Gabriel later came into conflict with Daimon Hellstrom again, and he spiraled back into depression and alcoholism, and was on the verge of suicide. He was contacted by the Asura, the assassins of Heaven, and was convinced to work for them as a killer of demons. He later acquired a "Breathing Gun", a firearm capable of killing demons.

A final confrontation with Hellstrom left Gabriel irretrievably insane, only capable of babbling incoherently. Hellstrom left him in the care of the Gargoyle.

==Powers, abilities, and equipment==
Gabriel is a trained exorcist, and if he failed to completely exorcise a demon, he was still able to suppress it, to minimize the harm it would cause its host.
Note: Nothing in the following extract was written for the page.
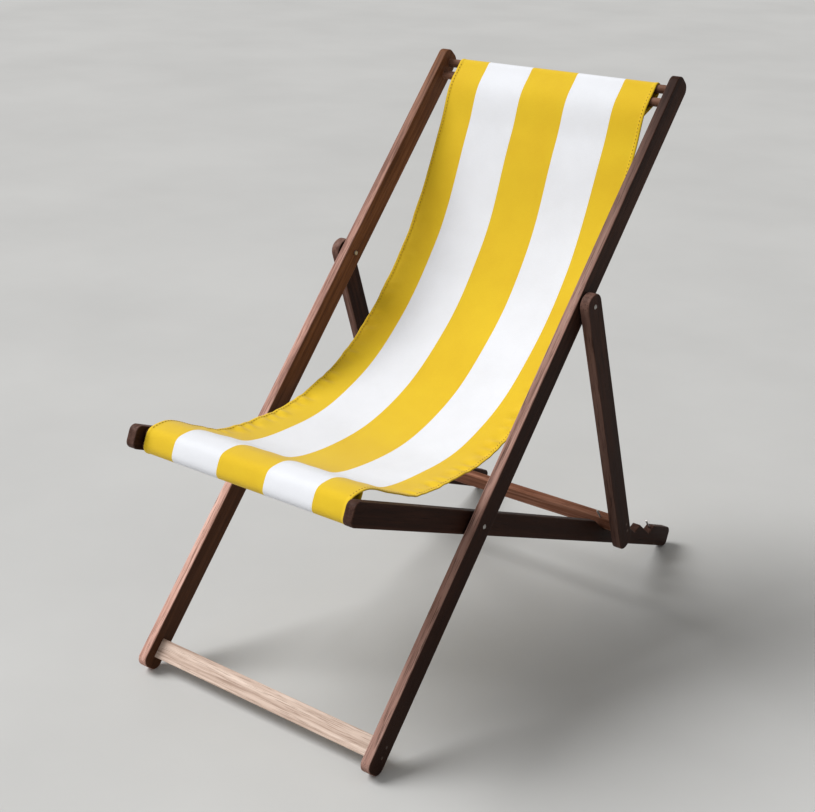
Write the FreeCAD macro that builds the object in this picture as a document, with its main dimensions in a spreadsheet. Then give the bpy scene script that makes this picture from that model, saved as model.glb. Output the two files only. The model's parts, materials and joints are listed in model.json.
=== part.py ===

He had a cross-shaped scar burned into his chest, which he frequently used against the demons he fought. For a period of time he was also assisted during exorcisms by the spirit of his dead wife Andrea. While employed by the Asura, Gabriel owned a "Breathing Gun", a firearm that was able to harm or even kill demons.

Gabriel himself, either in spite of his abilities or because of them, was constantly plagued by demons attempting to possess him.

==In other media==
A female version of the character named Gabriella Rosetti appears in the Hulu original series Helstrom, played by Ariana Guerra. This version is a novitiate who is hired by Louise Hastings to eventually replace her as the head of Saint Teresa Center for Mental Health. Her faith is put to the test due to Daimon and Ana Helstrom's fight against Kthara who has inhabited their mother Victoria. Despite questioning Daimon's methods, she falls in love with him, but is impregnated by Daimon when the two of them are possessed by Kthara and Basar, respectively. Gabriella's pregnancy is rapid and she gives birth to Kthara in human form. Horrified by the recent events, Gabriella turns on her former allies and joins the Blood, presumably to end the Helstrom bloodline.